On Monday officials confirmed that there appeared to be a “miscommunication” and that the appeal process deadline had in fact been extended.
The appeal was due to close on March 19 but due to the outbreak the consultancy said the closing date for appeals had been pushed back to April 2.
Consultancy representative Safiyya Sedick said in an e-mail on Thursday that the period had been extended until April 2, but a day later Sedick sent another e-mail stating the extension was withdrawn.
On Monday, Sedick released another e-mail stating that they had, once again, extended the deadline to April 2.
The move has left environmental conservancy group Algoa Bay Conservation wanting answers as to why the deadline was shifted at the last minute and residents only informed on the day.
Sedick failed to respond to e-mails as to why there had been a miscommunication.

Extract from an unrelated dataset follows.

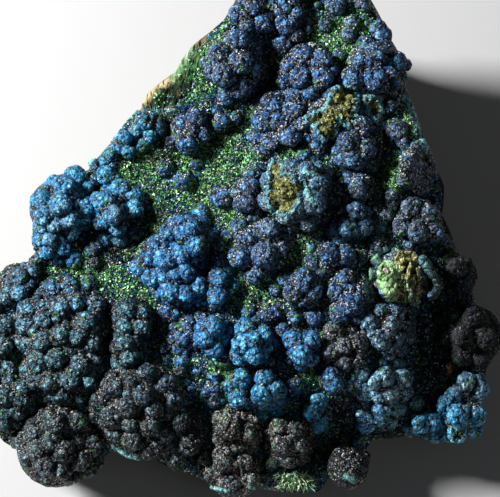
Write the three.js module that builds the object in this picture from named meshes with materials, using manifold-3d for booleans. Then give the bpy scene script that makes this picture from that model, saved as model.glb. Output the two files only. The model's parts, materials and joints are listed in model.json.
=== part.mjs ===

In February, the Algoa Bay Aquaculture Development Zone was approved amid commentary that it was a new vehicle for jobs and economic development.
According to the government, the project would net almost R600m in investment and create almost 3,000 jobs.
Critics, however, warned that fish farms would increase the risk of shark attacks and turn the Bay into a marine industrial park, resulting in the lost of tourism jobs and opportunities.
The department of environmental affairs said in a letter that it had granted permission for a finfish farm near the Port of Ngqura as well as shellfish farms that would focus on oysters and mussels — one off the city’s southern beaches and the other just north of the Port Elizabeth harbour.
While the process has been endorsed, and approved, the law entitles all affected parties to lodge appeals in a bid to get the state to review its reasons for granting permission.
The appeals are lodged with the department of environmental affairs’ appeals review board, which will assess the reasons for the appeal.